YOUR GOAL: Would you restate all the data that follows, word for word?

## start

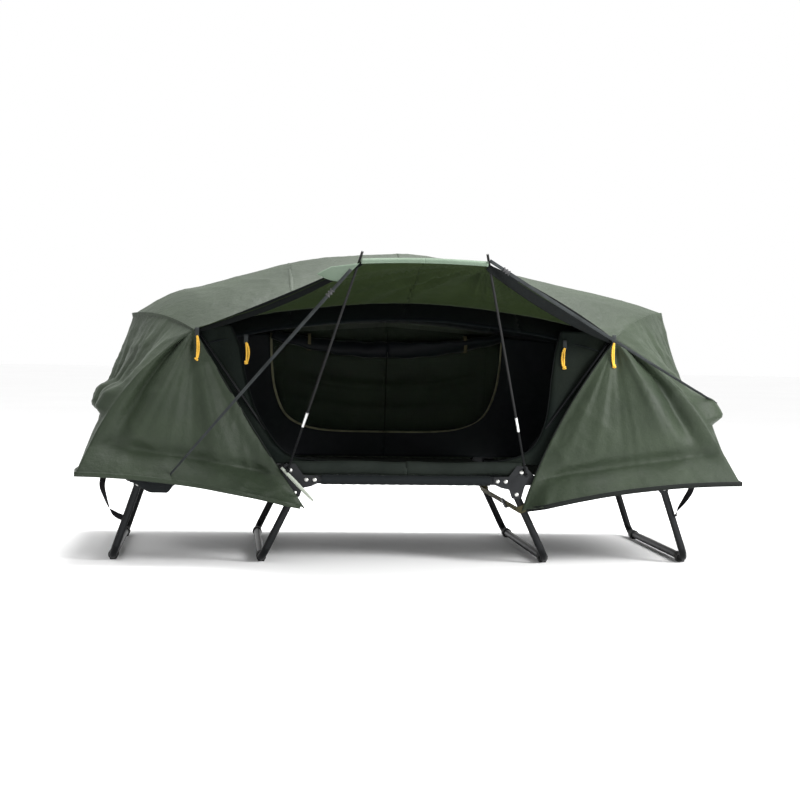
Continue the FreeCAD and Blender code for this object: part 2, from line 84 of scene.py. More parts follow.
def read_line(curve_object):
    """The points along a curve that has no bevel, after which the curve is removed."""
    bpy.context.view_layer.update()
    graph = bpy.context.evaluated_depsgraph_get()
    mesh = bpy.data.meshes.new_from_object(curve_object.evaluated_get(graph))
    line = [v.co.copy() for v in mesh.vertices]
    bpy.data.meshes.remove(mesh)
    bpy.data.objects.remove(curve_object)
    return line


def smooth(t):
    t = max(0.0, min(1.0, t))
    return t * t * (3 - 2 * t)


def mix(a, b, t):
    return a + (b - a) * t


def bell(value, centre, width):
    """One at the centre, falling away smoothly over the width."""
    return math.exp(-(((value - centre) / width) ** 2))


def new_object(name, bm, material, subdivide=0, thickness=0.0):
    mesh = bpy.data.meshes.new(name)
    bm.to_mesh(mesh)
    bm.free()
    for face in mesh.polygons:
        face.use_smooth = True
    mesh.materials.append(material)
    ob = bpy.data.objects.new(name, mesh)
    bpy.context.collection.objects.link(ob)
    if thickness:
        solid = ob.modifiers.new("thickness", "SOLIDIFY")
        solid.thickness = thickness
        solid.offset = 0.0
    if subdivide:
        ob.modifiers.new("subdivision", "SUBSURF").levels = subdivide
        ob.modifiers["subdivision"].render_levels = subdivide
    return ob


def section_tube(name, line, section, material, closed_ends=True, width_axis=None, twist=0.0):
    """A skin round a line. section lists (across, out) offsets, and width_axis aims its across side."""
    bm = bmesh.new()
    uv_layer = bm.loops.layers.uv.new("UVMap")
    rings, run, count = [], 0.0, len(line)
    across = None
    for i, p in enumerate(line):
        along = (line[min(i + 1, count - 1)] - line[max(i - 1, 0)]).normalized()
        if width_axis is not None:
            across = V(width_axis) - along * along.dot(V(width_axis))
        elif across is None:
            across = along.orthogonal()
        else:
            across = across - along * along.dot(across)
        across = across.normalized()
        out = along.cross(across)
        angle = twist * i / (count - 1)
        a = across * math.cos(angle) + out * math.sin(angle)
        b = out * math.cos(angle) - across * math.sin(angle)
        if i:
            run += (p - line[i - 1]).length
        rings.append(([bm.verts.new(p + a * s[0] + b * s[1]) for s in section], run))
    n = len(section)
    reach = [0.0]
    for k in range(n):
        s, t = section[k], section[(k + 1) % n]
        reach.append(reach[-1] + math.hypot(t[0] - s[0], t[1] - s[1]))
    for (low, v0), (high, v1) in zip(rings, rings[1:]):
        for k in range(n):
            face = bm.faces.new((low[k], low[(k + 1) % n], high[(k + 1) % n], high[k]))
            spots = ((reach[k], v0), (reach[k + 1], v0), (reach[k + 1], v1), (reach[k], v1))
            for loop, spot in zip(face.loops, spots):
                loop[uv_layer].uv = spot
    if closed_ends:
        bm.faces.new(list(reversed(rings[0][0])))
        bm.faces.new(rings[-1][0])
    return new_object(name, bm, material)


def angles(count, last=0):
    """Angles evenly round a circle, and the full turn as well when last is 1."""
    return [2 * math.pi * k / count for k in range(count + last)]


def round_section(radius, count=12):
    return [(radius * math.cos(a), radius * math.sin(a)) for a in angles(count)]


STRAP_CORNERS = 8


def strap_section(width, thick):
    """A flat tape's outline of STRAP_CORNERS points, with its long edges eased."""
    w, t = width / 2, thick / 2
    lower = [(-w, -t * 0.4), (-w * 0.92, -t), (w * 0.92, -t), (w, -t * 0.4)]
    upper = [(w, t * 0.4), (w * 0.92, t), (-w * 0.92, t), (-w, t * 0.4)]
    return lower + upper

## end

RESPONSE BELOW:
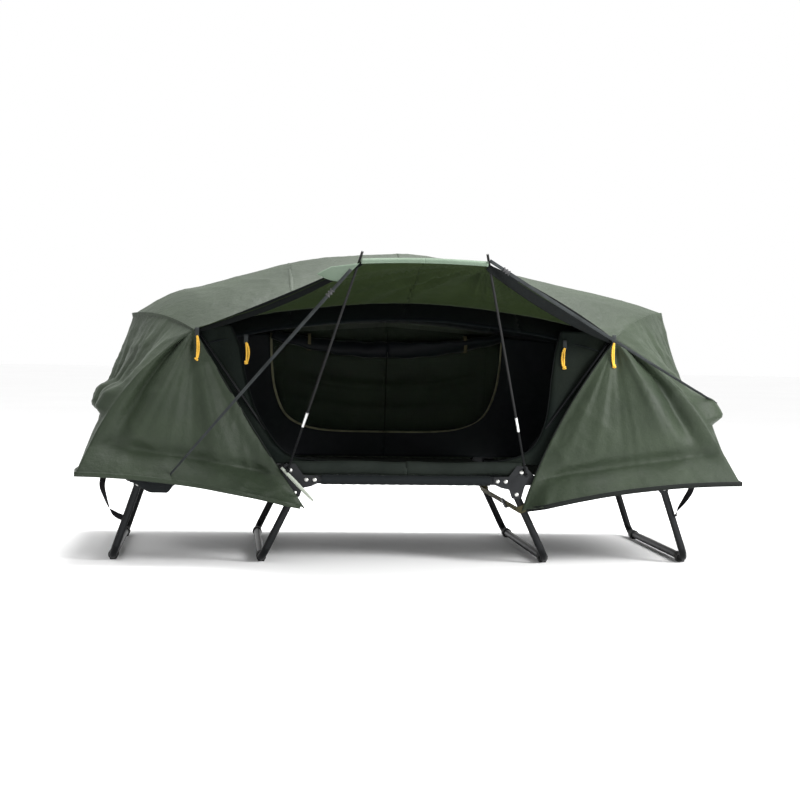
Continue the FreeCAD and Blender code for this object: part 2, from line 84 of scene.py. More parts follow.
def read_line(curve_object):
    """The points along a curve that has no bevel, after which the curve is removed."""
    bpy.context.view_layer.update()
    graph = bpy.context.evaluated_depsgraph_get()
    mesh = bpy.data.meshes.new_from_object(curve_object.evaluated_get(graph))
    line = [v.co.copy() for v in mesh.vertices]
    bpy.data.meshes.remove(mesh)
    bpy.data.objects.remove(curve_object)
    return line


def smooth(t):
    t = max(0.0, min(1.0, t))
    return t * t * (3 - 2 * t)


def mix(a, b, t):
    return a + (b - a) * t


def bell(value, centre, width):
    """One at the centre, falling away smoothly over the width."""
    return math.exp(-(((value - centre) / width) ** 2))


def new_object(name, bm, material, subdivide=0, thickness=0.0):
    mesh = bpy.data.meshes.new(name)
    bm.to_mesh(mesh)
    bm.free()
    for face in mesh.polygons:
        face.use_smooth = True
    mesh.materials.append(material)
    ob = bpy.data.objects.new(name, mesh)
    bpy.context.collection.objects.link(ob)
    if thickness:
        solid = ob.modifiers.new("thickness", "SOLIDIFY")
        solid.thickness = thickness
        solid.offset = 0.0
    if subdivide:
        ob.modifiers.new("subdivision", "SUBSURF").levels = subdivide
        ob.modifiers["subdivision"].render_levels = subdivide
    return ob


def section_tube(name, line, section, material, closed_ends=True, width_axis=None, twist=0.0):
    """A skin round a line. section lists (across, out) offsets, and width_axis aims its across side."""
    bm = bmesh.new()
    uv_layer = bm.loops.layers.uv.new("UVMap")
    rings, run, count = [], 0.0, len(line)
    across = None
    for i, p in enumerate(line):
        along = (line[min(i + 1, count - 1)] - line[max(i - 1, 0)]).normalized()
        if width_axis is not None:
            across = V(width_axis) - along * along.dot(V(width_axis))
        elif across is None:
            across = along.orthogonal()
        else:
            across = across - along * along.dot(across)
        across = across.normalized()
        out = along.cross(across)
        angle = twist * i / (count - 1)
        a = across * math.cos(angle) + out * math.sin(angle)
        b = out * math.cos(angle) - across * math.sin(angle)
        if i:
            run += (p - line[i - 1]).length
        rings.append(([bm.verts.new(p + a * s[0] + b * s[1]) for s in section], run))
    n = len(section)
    reach = [0.0]
    for k in range(n):
        s, t = section[k], section[(k + 1) % n]
        reach.append(reach[-1] + math.hypot(t[0] - s[0], t[1] - s[1]))
    for (low, v0), (high, v1) in zip(rings, rings[1:]):
        for k in range(n):
            face = bm.faces.new((low[k], low[(k + 1) % n], high[(k + 1) % n], high[k]))
            spots = ((reach[k], v0), (reach[k + 1], v0), (reach[k + 1], v1), (reach[k], v1))
            for loop, spot in zip(face.loops, spots):
                loop[uv_layer].uv = spot
    if closed_ends:
        bm.faces.new(list(reversed(rings[0][0])))
        bm.faces.new(rings[-1][0])
    return new_object(name, bm, material)


def angles(count, last=0):
    """Angles evenly round a circle, and the full turn as well when last is 1."""
    return [2 * math.pi * k / count for k in range(count + last)]


def round_section(radius, count=12):
    return [(radius * math.cos(a), radius * math.sin(a)) for a in angles(count)]


STRAP_CORNERS = 8


def strap_section(width, thick):
    """A flat tape's outline of STRAP_CORNERS points, with its long edges eased."""
    w, t = width / 2, thick / 2
    lower = [(-w, -t * 0.4), (-w * 0.92, -t), (w * 0.92, -t), (w, -t * 0.4)]
    upper = [(w, t * 0.4), (w * 0.92, t), (-w * 0.92, t), (-w, t * 0.4)]
    return lower + upper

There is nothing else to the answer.